--- begin Data for processing ---

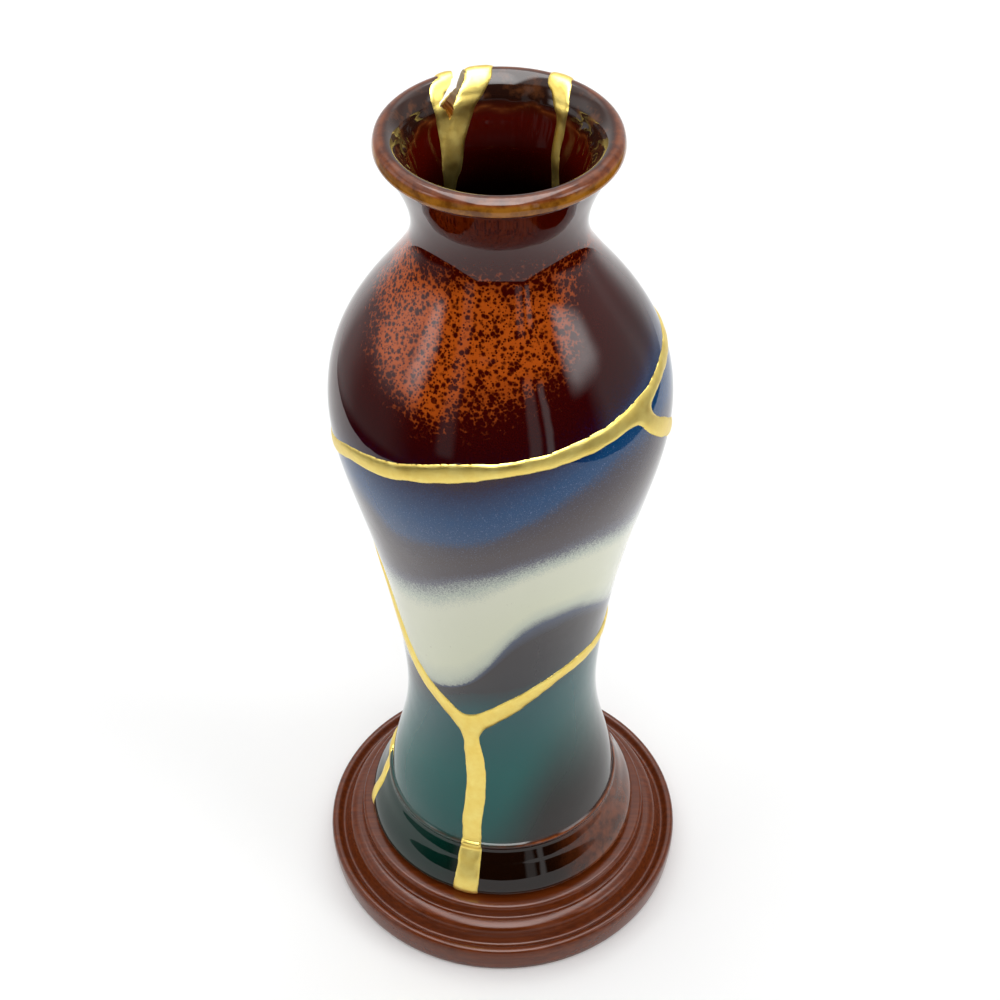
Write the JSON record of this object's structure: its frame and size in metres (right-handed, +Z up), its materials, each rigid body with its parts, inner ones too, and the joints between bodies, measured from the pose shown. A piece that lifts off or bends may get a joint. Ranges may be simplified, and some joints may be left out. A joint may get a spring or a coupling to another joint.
{
  "type": "mended vase on a stand",
  "caption": "Slender glazed stoneware vase with a high shoulder and flaring lip, mended with raised gold seams, resting on a low turned wooden stand.",
  "frame": {"origin": "centre of the stand's flat underside, on the surface that it stands on", "axes": "+Z up along the axis of the vase and the stand; -Y is the front, the side with the forked gold seam; +X is to the right seen from the front"},
  "size_m": [0.1018, 0.1018, 0.2479],
  "materials": {
    "glazed_stoneware": null,
    "gold_lacquer": "gold powder on lacquer, satin, slightly uneven",
    "turned_wood": "reddish brown turned wood, satin oil finish"
  },
  "bodies": {
    "root": {"vase": "glazed_stoneware", "gold_seams": "gold_lacquer", "wooden_stand": "turned_wood"}
  },
  "joints": []
}
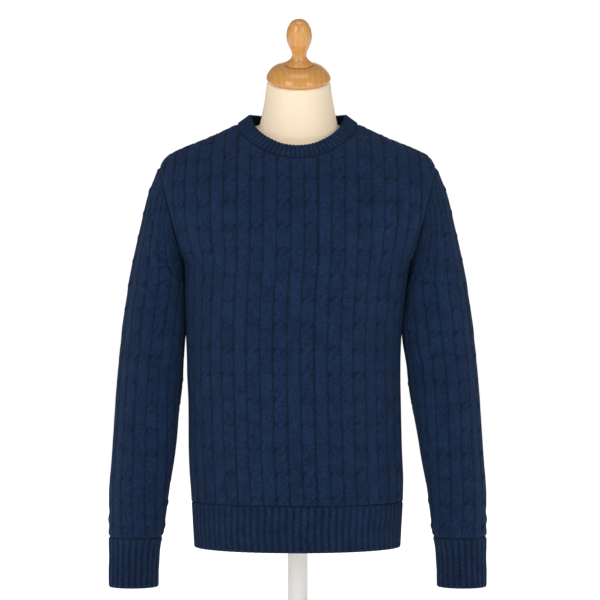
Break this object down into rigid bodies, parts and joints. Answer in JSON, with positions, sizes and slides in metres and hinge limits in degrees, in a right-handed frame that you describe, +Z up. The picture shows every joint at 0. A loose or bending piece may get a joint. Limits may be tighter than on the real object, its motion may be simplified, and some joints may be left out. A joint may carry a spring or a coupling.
{
  "type": "cable knit sweater on a dress form",
  "caption": "Long-sleeved crew-neck cable knit sweater with ribbed neckband, welt and cuffs, on a limbless dress form with a turned wooden cap",
  "frame": {"origin": "middle of the stand's base, on its underside", "axes": "+Z up; -Y is the front of the sweater; +X is the wearer's left"},
  "size_m": [0.6014, 0.3, 0.9896],
  "materials": {
    "navy_wool": "knitted wool",
    "cream_jersey": "fine jersey",
    "beech": "varnished, turned",
    "white_paint": "satin"
  },
  "bodies": {
    "root": {"front": "navy_wool", "back": "navy_wool", "sleeve_left": "navy_wool", "sleeve_right": "navy_wool", "neckband": "navy_wool", "welt_front": "navy_wool", "welt_back": "navy_wool", "cuff_left": "navy_wool", "cuff_right": "navy_wool", "form_body": "cream_jersey", "neck_cap": "beech", "finial": "beech", "pole": "white_paint", "base": "white_paint"}
  },
  "joints": []
}
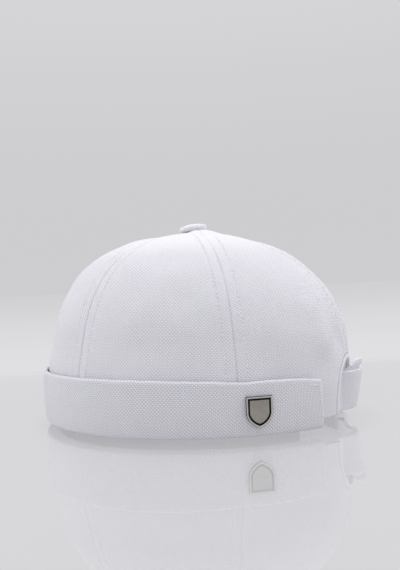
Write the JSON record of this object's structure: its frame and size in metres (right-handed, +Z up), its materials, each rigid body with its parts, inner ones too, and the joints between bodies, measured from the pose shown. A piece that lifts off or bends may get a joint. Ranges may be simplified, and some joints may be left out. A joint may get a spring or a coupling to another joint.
{
  "type": "docker beanie",
  "caption": "Brimless docker cap of sewn canvas panels with a turned-up cuff, a bound back opening with an adjusting strap, a covered button and a small metal badge.",
  "frame": {"origin": "middle of the cap's bounding box, on the surface that it stands on, under the cuff's lower fold", "axes": "+Z up, -Y the cap's front, +X the wearer's left"},
  "size_m": [0.175, 0.2086, 0.1224],
  "materials": {
    "canvas": "plain-woven white cotton canvas, matt",
    "binding_tape": "smooth white cotton tape, matt",
    "pewter": "cast and brushed, with a black groove"
  },
  "bodies": {
    "root": {"panel_front_left": "canvas", "panel_side_left": "canvas", "panel_back_left": "canvas", "panel_back_right": "canvas", "panel_side_right": "canvas", "panel_front_right": "canvas", "opening_binding": "binding_tape", "cuff": "canvas", "strap_outer": "canvas", "strap_inner": "canvas", "top_button": "canvas", "badge": "pewter"}
  },
  "joints": []
}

--- end Data for processing ---

Task instructions
Please output the entire listing exactly as it stands.

Task result
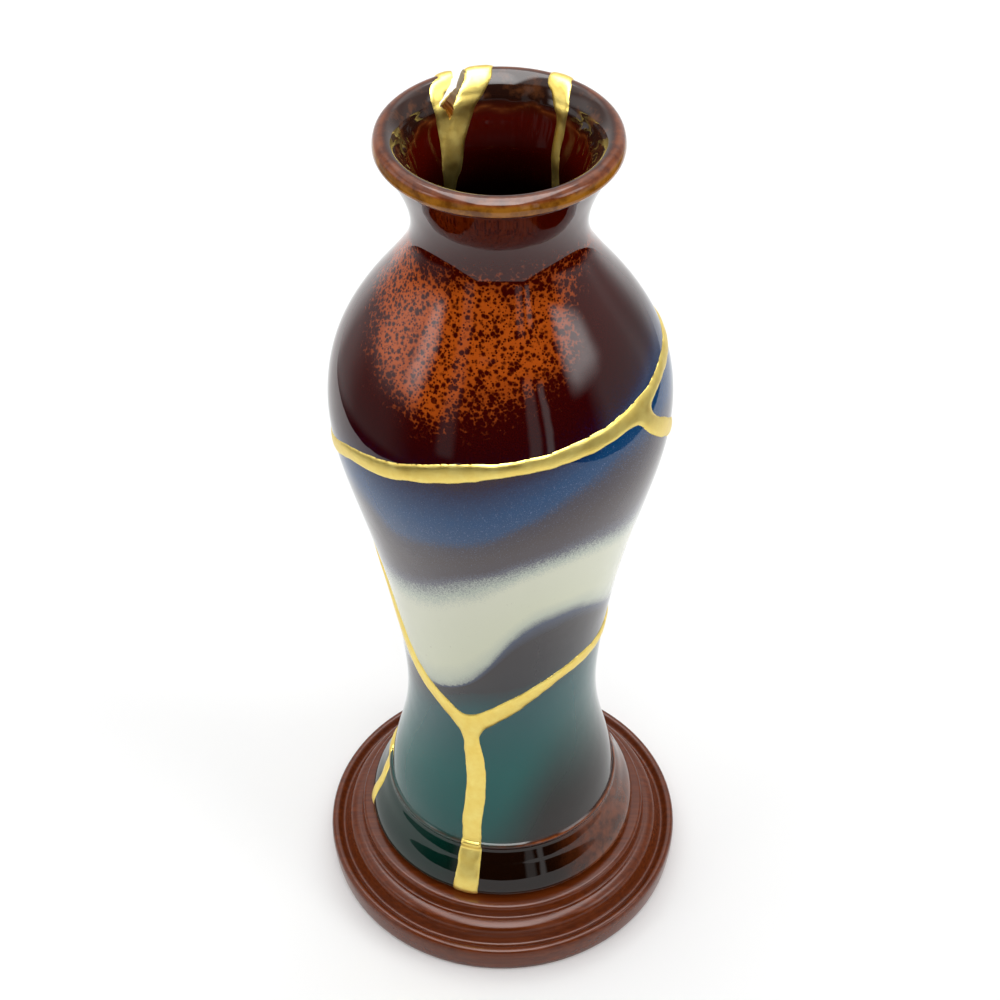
Write the JSON record of this object's structure: its frame and size in metres (right-handed, +Z up), its materials, each rigid body with its parts, inner ones too, and the joints between bodies, measured from the pose shown. A piece that lifts off or bends may get a joint. Ranges may be simplified, and some joints may be left out. A joint may get a spring or a coupling to another joint.
{
  "type": "mended vase on a stand",
  "caption": "Slender glazed stoneware vase with a high shoulder and flaring lip, mended with raised gold seams, resting on a low turned wooden stand.",
  "frame": {"origin": "centre of the stand's flat underside, on the surface that it stands on", "axes": "+Z up along the axis of the vase and the stand; -Y is the front, the side with the forked gold seam; +X is to the right seen from the front"},
  "size_m": [0.1018, 0.1018, 0.2479],
  "materials": {
    "glazed_stoneware": null,
    "gold_lacquer": "gold powder on lacquer, satin, slightly uneven",
    "turned_wood": "reddish brown turned wood, satin oil finish"
  },
  "bodies": {
    "root": {"vase": "glazed_stoneware", "gold_seams": "gold_lacquer", "wooden_stand": "turned_wood"}
  },
  "joints": []
}
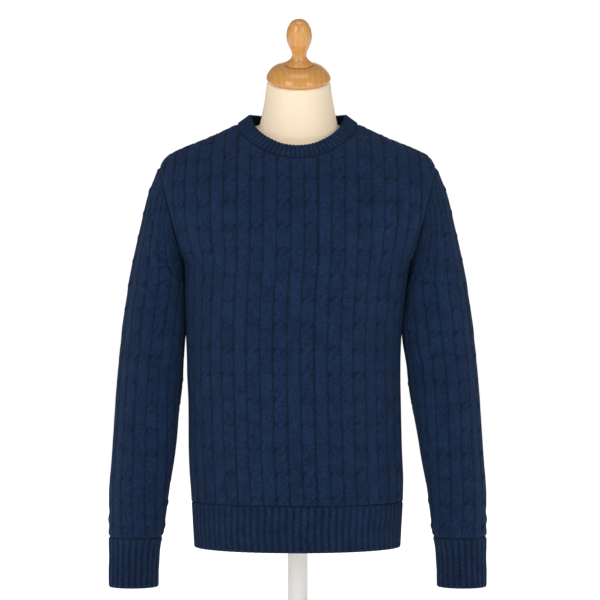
Break this object down into rigid bodies, parts and joints. Answer in JSON, with positions, sizes and slides in metres and hinge limits in degrees, in a right-handed frame that you describe, +Z up. The picture shows every joint at 0. A loose or bending piece may get a joint. Limits may be tighter than on the real object, its motion may be simplified, and some joints may be left out. A joint may carry a spring or a coupling.
{
  "type": "cable knit sweater on a dress form",
  "caption": "Long-sleeved crew-neck cable knit sweater with ribbed neckband, welt and cuffs, on a limbless dress form with a turned wooden cap",
  "frame": {"origin": "middle of the stand's base, on its underside", "axes": "+Z up; -Y is the front of the sweater; +X is the wearer's left"},
  "size_m": [0.6014, 0.3, 0.9896],
  "materials": {
    "navy_wool": "knitted wool",
    "cream_jersey": "fine jersey",
    "beech": "varnished, turned",
    "white_paint": "satin"
  },
  "bodies": {
    "root": {"front": "navy_wool", "back": "navy_wool", "sleeve_left": "navy_wool", "sleeve_right": "navy_wool", "neckband": "navy_wool", "welt_front": "navy_wool", "welt_back": "navy_wool", "cuff_left": "navy_wool", "cuff_right": "navy_wool", "form_body": "cream_jersey", "neck_cap": "beech", "finial": "beech", "pole": "white_paint", "base": "white_paint"}
  },
  "joints": []
}
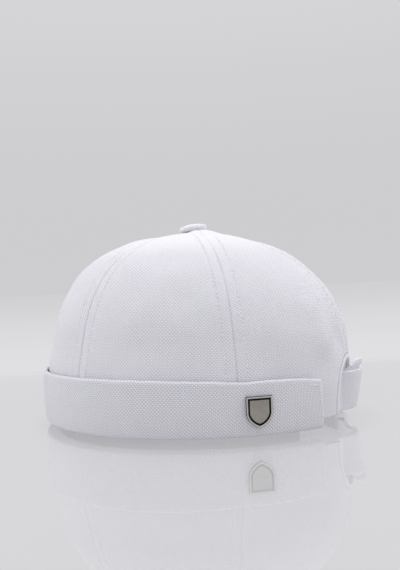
Write the JSON record of this object's structure: its frame and size in metres (right-handed, +Z up), its materials, each rigid body with its parts, inner ones too, and the joints between bodies, measured from the pose shown. A piece that lifts off or bends may get a joint. Ranges may be simplified, and some joints may be left out. A joint may get a spring or a coupling to another joint.
{
  "type": "docker beanie",
  "caption": "Brimless docker cap of sewn canvas panels with a turned-up cuff, a bound back opening with an adjusting strap, a covered button and a small metal badge.",
  "frame": {"origin": "middle of the cap's bounding box, on the surface that it stands on, under the cuff's lower fold", "axes": "+Z up, -Y the cap's front, +X the wearer's left"},
  "size_m": [0.175, 0.2086, 0.1224],
  "materials": {
    "canvas": "plain-woven white cotton canvas, matt",
    "binding_tape": "smooth white cotton tape, matt",
    "pewter": "cast and brushed, with a black groove"
  },
  "bodies": {
    "root": {"panel_front_left": "canvas", "panel_side_left": "canvas", "panel_back_left": "canvas", "panel_back_right": "canvas", "panel_side_right": "canvas", "panel_front_right": "canvas", "opening_binding": "binding_tape", "cuff": "canvas", "strap_outer": "canvas", "strap_inner": "canvas", "top_button": "canvas", "badge": "pewter"}
  },
  "joints": []
}